Private bills are introduced into Parliament by the person promoting them by means of a petition. Because they may grant powers in excess of the normal law, a person, organisation or local community which could be affected by the proposed law can object to it, either through presenting a petition of their own or securing the support of a Member of Parliament to block the bill.

The Court of Referees exists to consider the rights of a petitioner to argue against a private bill, in cases where the promoters of the bill have challenged that right.

When the bill is sent to a committee of each House, the committee hears arguments for and against the bill in a way quite similar to a civil court hearing: the promoter (often represented by a barrister) has to prove their case and satisfy the committee that the bill is necessary, whilst any opposers will seek to demonstrate that it is not. If the committee agrees that the purposes of the bill are proper and desirable then the bill continues on to the next stage, and ultimately to the other House where a similar process is followed.

Local and personal acts of Parliament have two distinctive features. Firstly, they are preceded by a preamble setting out the reasons why the act needs to be made (and the preamble must be proved for the act to be made). Secondly, they are published in separate series from public acts: whilst public acts are numbered 1, 2, 3, etc. in the year they are passed, local acts are numbered using roman numerals (i, ii, iii etc.) and personal acts are numbered using italic numerals (1, 2, 3, etc.).

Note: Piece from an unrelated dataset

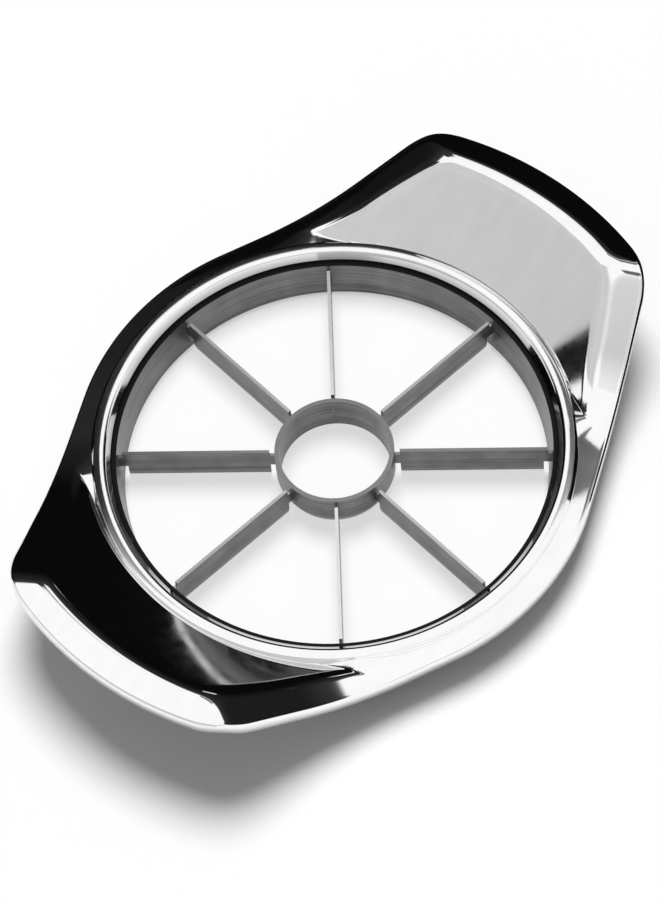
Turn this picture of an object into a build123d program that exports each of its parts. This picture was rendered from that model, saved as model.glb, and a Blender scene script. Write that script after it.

The procedure set out in the Parliament Acts 1911 and 1949, which the House of Commons can use to enact laws without the consent of the House of Lords, only applies to public acts; as such, the Lords maintain an absolute veto power over private acts.

==Scotland==

Private legislation that mainly relates to Scotland is dealt with under a different procedure: that put in place by the Private Legislation Procedure (Scotland) Act 1936 (26 Geo. 5 & 1 Edw. 8. c. 52).

The 1936 act, which replaced similar previous acts, the Private Legislation Procedure (Scotland) Act 1899 (62 & 63 Vict. c. 47) and the Private Legislation Procedure (Scotland) Act 1933 (23 & 24 Geo. 5. c. 37), provides for petitions for private legislation which are opposed to be considered by an inquiry panel made up of two members of the House of Commons and two members of the House of Lords. The inquiry sits in Scotland, rather than at Westminster, and hears arguments for and against the proposal, before making a recommendation to the Secretary of State for Scotland. If the proposal is not opposed then an inquiry is not held, but the petition is still scrutinised by counsel to the Secretary of State.

If the inquiry's, or counsel's, recommendation is positive then the Secretary of State makes a provisional order. This order has no effect, however, until confirmed by an order confirmation act passed by Parliament. The bill for such an act normally skips the second reading and committee stages of the parliamentary process (as this has been replaced by the inquiry) and so takes up less time.

Since devolution, many matters which were previously dealt with by provisional orders now fall within the responsibility of the Scottish Parliament. The Scottish Parliament has its own private legislation procedures which provide for the consideration of the bill and any objections by a specially convened private bill committee of the parliament.

In contrast to personal and local acts passed by the Westminster Parliament, private bills in the Scottish Parliament do not begin with a preamble and, when they have been passed, become part of the same series (system of numbering) as, and so are indistinguishable from, public acts of the Scottish Parliament.